On MQTT connect, the firmware subscribes to three setup/control topics: one for a main light, one for a slave light, and one for the local backlight. Incoming JSON messages can provide a light ID, state topic, set topic, and UDP port. The small Light class then stores those values for later button and encoder actions.

A short button press toggles the main light by publishing {"state":"ON"} or {"state":"OFF"} to the configured set topic. A long press toggles the slave light in the same style. When state messages arrive from either light's state topic, the firmware updates its local Light object with state and brightness.

The backlight path is separate. With DATA_PIN enabled, the firmware publishes a retained Home Assistant discovery-style payload for an RGB light using compile-time topic macros. Incoming backlight JSON can update RGB values and brightness, and FastLED writes those values to the eight WS2812B LEDs. One source-level caveat is that the current STR(x) macro expands to an empty string, so a reusable version should check the topic names before deployment.

UDP Packets for Rotary Dimming

The rotary encoder interrupt accumulates light_increment. In the main loop, when the increment exceeds the threshold, the firmware sends a seven-byte UDP packet. The packet includes the device ID, the active light's unique ID, and a signed increment value. If the main light is on, the packet goes to the main light's configured UDP port. If the slave light is on, it goes to the slave light's configured port.
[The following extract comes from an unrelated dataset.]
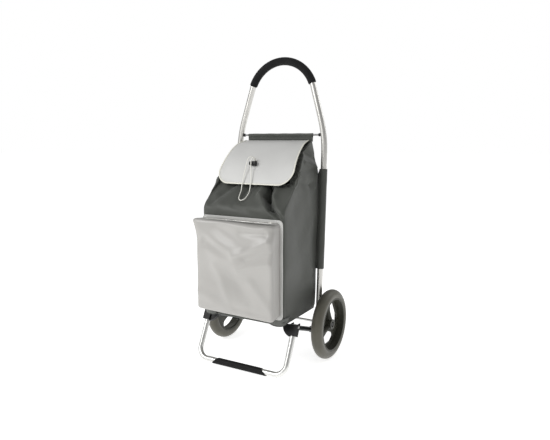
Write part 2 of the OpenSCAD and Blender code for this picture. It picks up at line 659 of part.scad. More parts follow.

This is a practical design choice for a physical dimmer. MQTT is good for state and integration, but it can be heavy for rapid turn-by-turn brightness adjustment. A small UDP packet keeps the rotary feel responsive while MQTT still carries the slower configuration and state synchronization work.

Repository Limits and Reuse Notes

LightRotarySensor is best presented as a personal smart home firmware, not as a polished hardware reference design. There is no top-level README, no wiring diagram, no PCB, no BOM, and no assembled hardware photo. The code also contains room-specific Russian comments and a hardcoded device ID, so another maker would need to adapt IDs, topics, IP addresses, and pin choices before reuse.

The value is still clear. It shows how a small AVR board can become a wired smart home controller when paired with a W5500. Instead of asking the microcontroller to carry a software TCP/IP stack, the firmware uses the W5500 for Ethernet sockets and spends its limited resources on encoder handling, button behavior, MQTT message parsing, and LED feedback.

FAQ

Q: What does this project use the W5500 for?
A: The W5500 provides wired Ethernet for the Arduino Pro Mini controller. The firmware uses it for MQTT over TCP and for short UDP packets that carry rotary dimming increments.

Q: Does LightRotarySensor use WIZnet TOE?
A: Yes. The application uses Ethernet2 EthernetClient and EthernetUDP, and the library opens W5500 TCP and UDP hardware sockets. The sketch does not implement TCP/IP in software.

Q: Is this a Wi-Fi and Ethernet hybrid project?
A: No. The inspected source code only initializes wired Ethernet through the W5500. There is no Wi-Fi, BLE, LoRa, Zigbee, or other wireless network path.

Q: What should be changed before reusing the firmware?
A: The device ID, IP addresses, MQTT topics, UDP receiver ports, and pin map are application-specific. The public repo also lacks a schematic, so hardware wiring must be checked against the pin constants in src/main.cpp.

Q: Why does the code use UDP for rotary movement instead of MQTT?
A: The source comment says the rotary encoder signal needs to be pushed by network UDP because MQTT is too slow for that path. MQTT remains useful for setup, state, and Home Assistant-style integration.